Yes indeed, it is another Transmetropolitan review. It will be the last one for a while, as I had to return the library copies today after renewing them the maximum amount of times. I want to extend the experience of reading this series for as long as possible, I’m all about delayed gratification. Though my compulsion is to speed through the second half of the series, I know that taking my time with Spider and his world will be, ultimately, more rewarding.
Overthinking reading habits aside, Transmetropolitan: Volume Five, Lonely City sees rogue journalist Spider Jerusalem coming to terms with the new political regime in the wake of “The Smiler” Callahan’s landslide victory. The futuristic nightmare of the City seems forever doomed to political corruption, with Jerusalem investigating a pornography scandal involving a city senator. Using his myriad of technological mischief devices and questionable underground contacts, Spider gets to the bottom of the story – but whether he is able to bring justice to those involved is another question.
Hi. I’m Spider Jerusalem. I smoke. I take drugs. I drink. I wash every six weeks. I masturbate constantly and fling my steaming poison semen down from my window into your hair and food. I’m a rich and respected columnist for a major metropolitan newspaper. I live with two beautiful women in the city’s most expensive and select community. Being a bastard works.
The same technological devices that aid Spider in his quest for the truth are also used by gangs in Lonely City to commit heinous crimes. A G-Reader, a device that “reads genomes, hunts down rogue scraps of genetic structure, that sort of thing”, is used on people who have traces of genetic modifications. Spider senses something rotten at the heart of the case, and sets out onto the streets to try and set things straight. Uncovering details of police corruption and their intentional burial of the hate crime, Spider and his assistants are implicated in a police sanctioned riot. In the process of writing his story, the true nature of Callahan’s new regime is revealed. Spider’s column is censored, blacklisted from being published anywhere, by the Callahan administration. It is, as Spider so eloquently puts it, “the start of something fucking disgusting.”

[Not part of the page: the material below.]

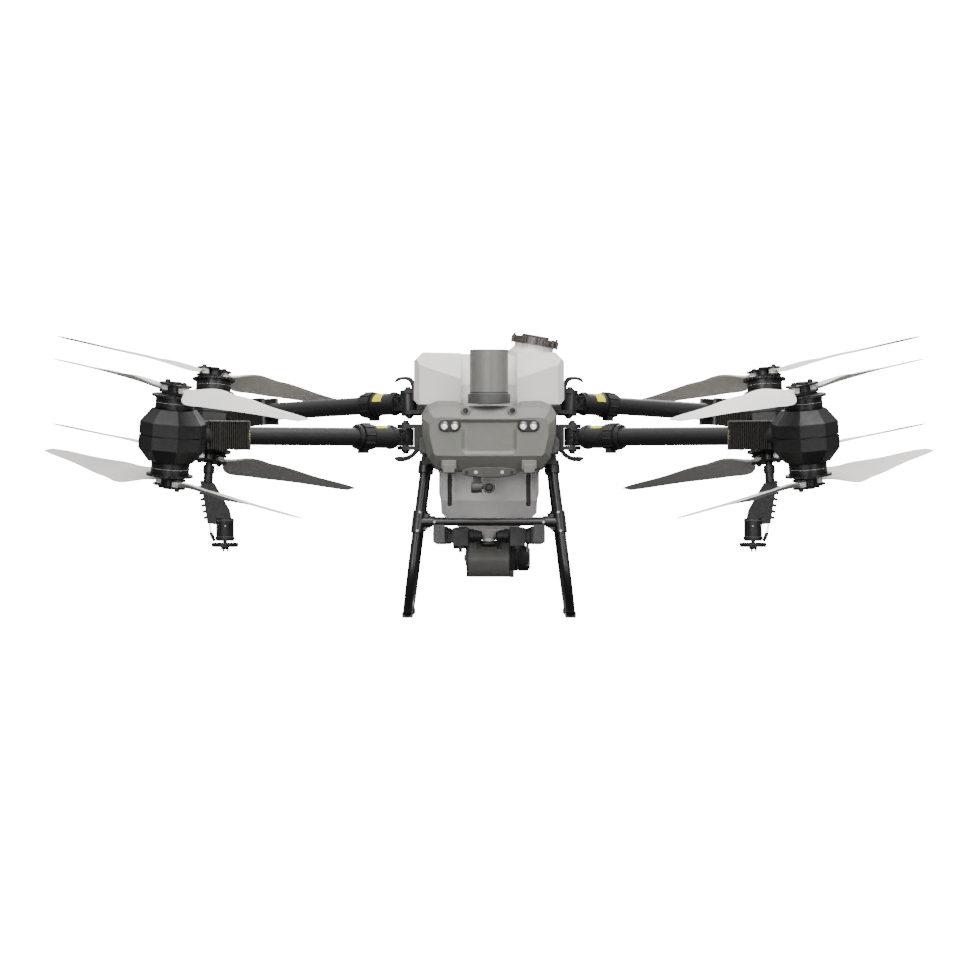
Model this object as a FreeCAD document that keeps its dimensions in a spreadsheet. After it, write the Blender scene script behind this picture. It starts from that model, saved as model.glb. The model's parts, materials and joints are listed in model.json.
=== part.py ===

Though Callahan himself is largely absent from this volume, his all too powerful presence is felt in this act of blatant censorship. The fear it inspired in Spider Jerusalem cements the horror of the Callahan administration. It is the beginning of something truly atrocious, and the set up and censorship of our journalistic antiheroes is only the proverbial tip of the iceberg. In an imagined future where anything and everything is permissible, surely censorship of the written word is the ultimate revenge on the trouble-making Spider Jerusalem. In its treatment of corruption and censorship, Transmetropolitan continues to prove eerily prescient, and this volume is perhaps necessarily less hopeful and bleaker in outlook.